I have a 5-usb port charging hub which I use to charge my iPhone, iPad and Apple Watch every night, and I am not finding it a hassle at all, unless you wish to wear your watch to bed?
[*]Overall, it hardly does anything better than a smartphone, and for that reason, barely has a reason to live. When I go to my MacBook Pro over my iPhone 6 Plus, it's like a calming feeling because I know I get the full Web, full Apps, and productivity is at a relative max. But the 6 Plus is capable. With the Watch, it's like a third "distraction". I'm better off skipping things like Email, etc. on it and just using my smartphone. In other words, the Watch is so hamstrung and so much worse at several things compared to a smartphone, it's just not worth spending time and energy doing those things on the Watch; I just go for the smartphone. The Watch comes in handy sometimes when I'm really on the go, but it's few and far between.
I find my Apple Watch is useful as a remote for my phone, just like how the remote control makes interacting with your television more convenient.
My watch basically lets me perform certain tasks more quickly than if I were to do the same thing on my phone, such as viewing my bank account balance or composing quick messages to a friend.
It’s all about using the right tool for the job, and I use my watch enough that it has a reason to live.
[*]LTE: Terrible. 1 hour of talk time, and $10 per month. I'm no longer using it, and it really isn't necessary either, because of how much I have my phone on me. In other words, the LTE functionality does nothing for me and if it did, it's flawed because of how quickly it drains the battery and the expense of it.
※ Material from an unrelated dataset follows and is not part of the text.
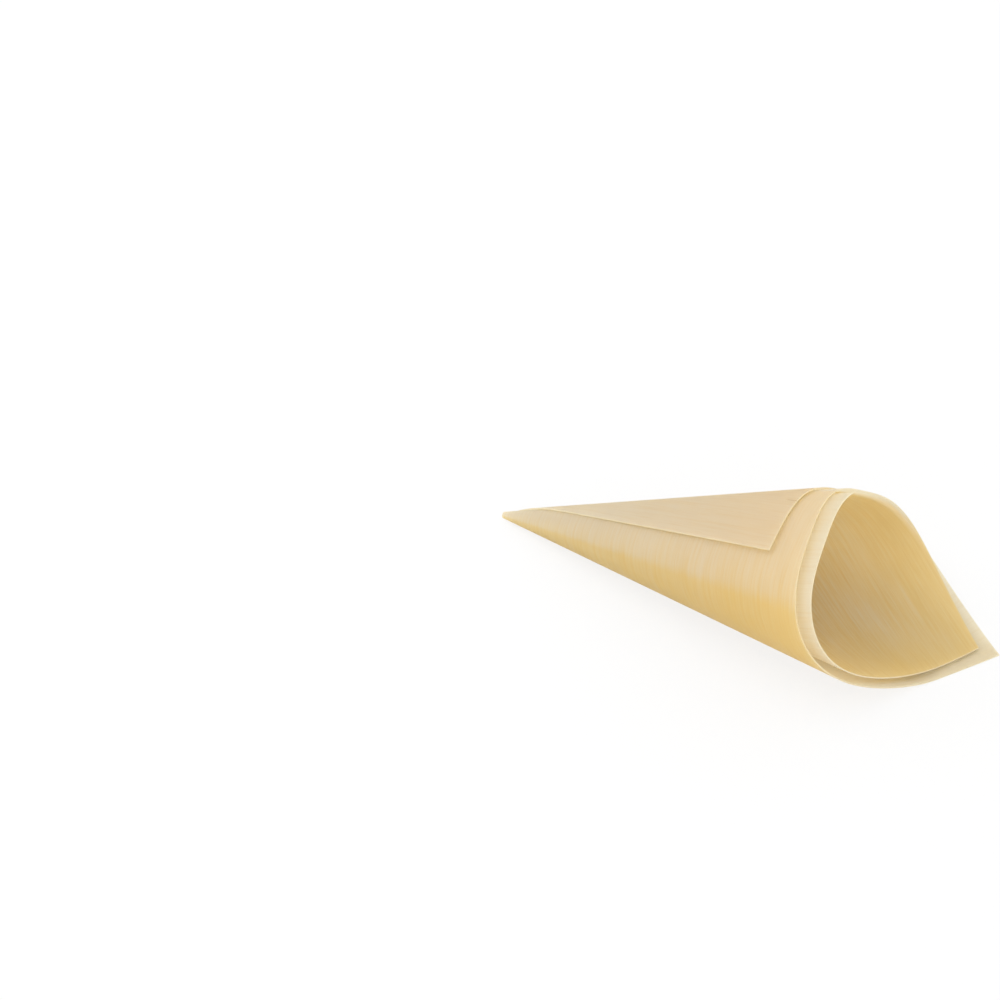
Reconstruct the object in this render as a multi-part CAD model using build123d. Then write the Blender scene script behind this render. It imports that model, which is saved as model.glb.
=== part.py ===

And there are people who have started leaving their phone at home and leaving home with only their watch.
So you either find a way to integrate the device into your life, or be resigned that you don’t have a use for it (yet), but not finding a feature useful is different from the feature being useless.
I can’t comment on this further since the LTE version isn’t available in my country, but I see myself possibly picking it up should it be accessible next year.
So I will keep the Watch for health stuff like heart rate monitoring, Apple Pay, and the convenience of having some smartphone functionality in an extremely portable, wearable form factor. But it's not an essential device and quite a flawed computing form factor.
I think you have to be realistic that one can only do so much on so small a device.
If Apple dumped the Crown and second button, and offset the screen to make it larger, and thinned out the device with better battery life, it would help. But it still wouldn't change this into anything more than it is: a bit of a gimmick computing category with some nice to haves.
For you.
I am happily using my series 2 Apple Watch and loving this complement to my iPhone.
Here's what I am currently doing on my Apple Watch.
1) Apple Pay.
2) Interacting with notifications. I love being able to triage incoming email and dictate short replies to messages from my wrist, especially when my phone is not on me.
3) Siri on the wrist can be handy. I am using it to calculate discounted prices of products in shopping malls (e.g. "What is 70% of $139”)
4) Use the workout app to track my runs. Loving the heart rate sensor as well (not sure how accurate it is though).
5) Have apps like 1Password and Authy saved to my dock. I can now retrieve passwords and 2FA codes directly from my wrist.
6) It's just an nice watch all round (albeit one I have to charge every 1-2 days).
If I am going to wear a watch on my wrist, may as well be one with more functionality.